# Business license?



## KigerKat (Sep 12, 2009)

I've only been making soaps for about 6 weeks, and I have only done melt and pour.  I've given away a lot of my soaps for people to try out, and I have gotten a lot of great feedback from them.  

Our neighborhood activities director and my husband both think that I should have a booth at our neighborhood fall festival in 5 weeks and try selling them.  I did agree to donate a basket of soaps for the silent auction, but with all of my great feedback I am starting to seriously consider this thought. 

I know I can't accept money for my soaps unless I have a business license and charge sales tax for them.  What is going to make my decision on weather or not I give this a go is how difficult it will be to do this.  If there are any Georgia soapers out there, I would love your advice!  Everyone else is welcome to chime in as well, I need all the help I can get!

I haven't named my soaps (I do have a couple of ideas), I don't know how much it costs to get a business license, I don't know if I have to get a sales tax i.d. on top of the license, or how long any of this takes - remember, this festival is 5 weeks away.  And then there is the question of insurance - how much would I need and where would I go to get it?  We have our home and cars insured through State Farm - would it be ideal for me to check with them?

I want to do this properly and not cut any corners.  If it doesn't seem feasible to do what needs to be done in 5 weeks, then I'm more than fine waiting until next year.

Thank you for your help!!


----------



## donniej (Sep 12, 2009)

I don't have a specific answer for you.... but if you go to your chamber of commerce or city hall, they should be able to tell you exactly what you need to do.  I have never heard of this costing "much" money.  I have a friend here in Philly who had some website do all the work for him and mail him his tax ID, etc.... he said it was $300 for everything together, including company seal.  I'm guessing for a proprietarship, especially away from a big city, it will be much, much less... especially if you do it yourself...


----------



## Bigmoose (Sep 13, 2009)

I live in MI so things could be very different by you but here is what I have.  Goto city hall to register your business, cost is little, $10 or $15 if I remember right.  You can check with state farm for insurance.  Some will cover you and some won't.  Around here they want about $600 a year for 1 mill. coverage.  RLI is a good place to get a starter policy.  They are $210 for a year but you can not sell over 5K in product.  Here is a link for them.  https://www.insuremyhomebiz.com/index.asp
As for sales tax go to your states website to register.  Here it is free, just a little bit of a headache.

Bruce


----------



## kwahlne (Sep 14, 2009)

In VA (Loudoun County, anyway), they don't even let you get a business license until you've sold $4001 or more in a calendar year.  At that point, it's about $35 and goes higher the higher your sales.  But you do need to register your business and apply for sales tax ID.
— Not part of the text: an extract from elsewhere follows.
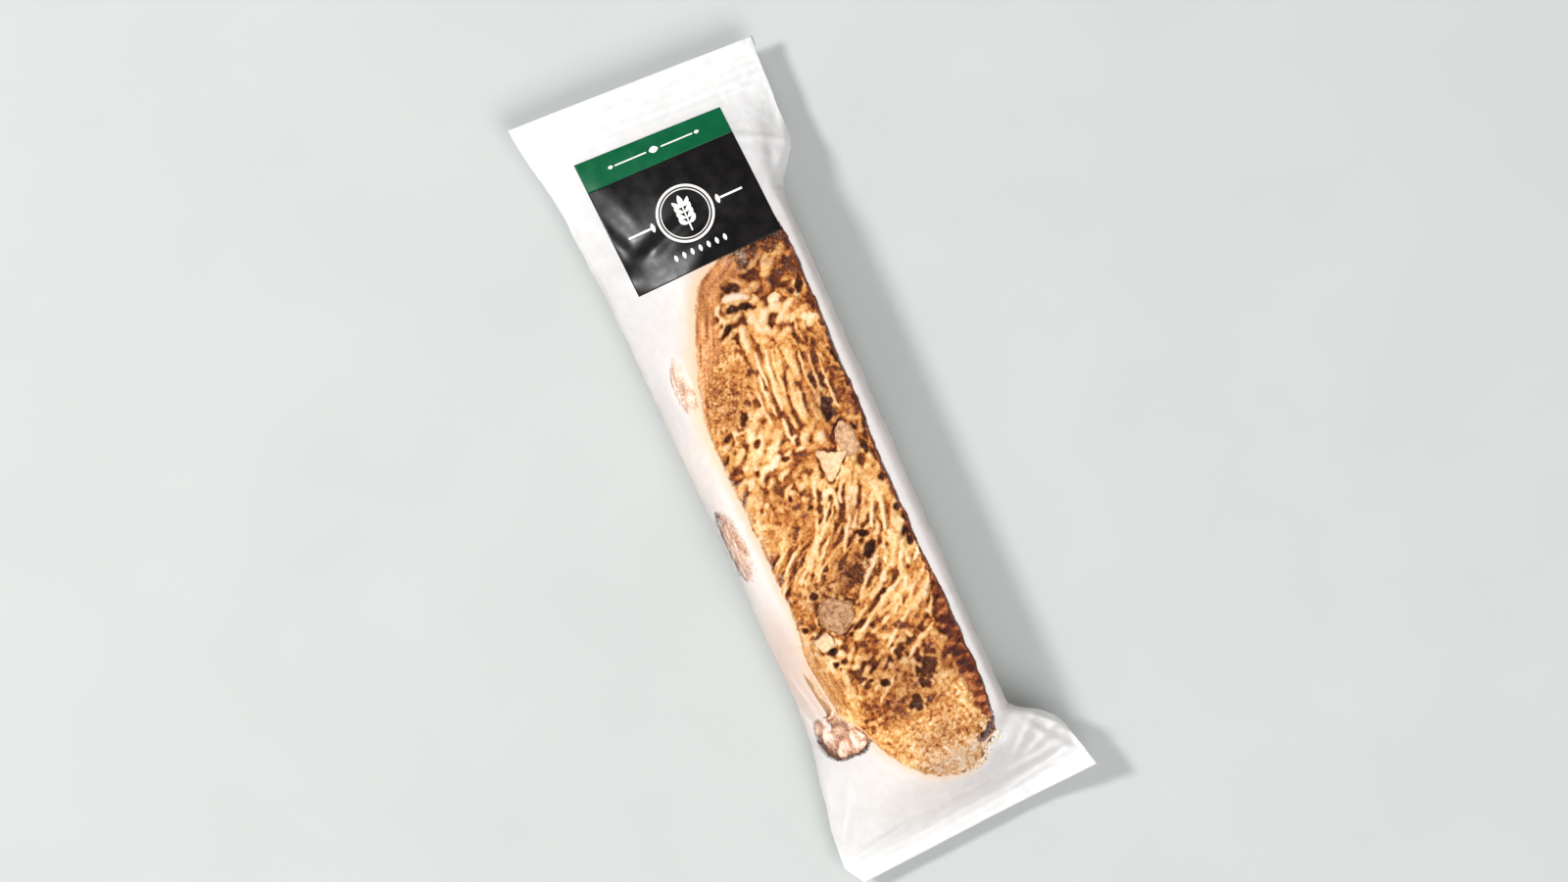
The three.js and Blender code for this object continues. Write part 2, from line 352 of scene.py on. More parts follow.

HSMG is a great place to get the insurance you need.  http://www.soapguild.org


----------



## Bnky (Sep 14, 2009)

State Farm would not cover me for home based business but I contacted RLI also, and it is just as Bruce said.  I myself would definitely get insurance and an LLC before selling anything, this will protect your personal property (home, cars, etc.).  I think to get an LLC is around $50.00 (check the secretary of state website in your area) and the insurance was $217 a year.  If you name your soap you may need to file for a ficticious name also with the secretary of state (should be just a small fee).  Check your municipality/county/city for home based business licensing to see if they require one and they will let you know about a tax ID number and anything else you may need (or they will direct you to someone else).  If you have an economic development center or a university extension where you live, they sometimes offer counceling for startup companies.  Good luck and congratulations!


----------



## donniej (Sep 14, 2009)

I just posted this also in the business forum...

http://www.soapmakingforum.com/forum/vi ... 100#123100

I shelled out the cash to have a company file all the paperwork for me.  It was $300 for them to do everything.  They also list on there website that they'll send you all the paperwork for ~$100.  Keep an eye on the post I linked above if you're interested in knowing how they do.


----------



## Bnky (Sep 14, 2009)

DonnieJ: That sounds easy enough.  I might have to look into that.  Will you get a tax ID number also?


----------



## donniej (Sep 14, 2009)

Bnky said:
			
		

> DonnieJ: That sounds easy enough.  I might have to look into that.  Will you get a tax ID number also?



Yes, State and Federal  8)


----------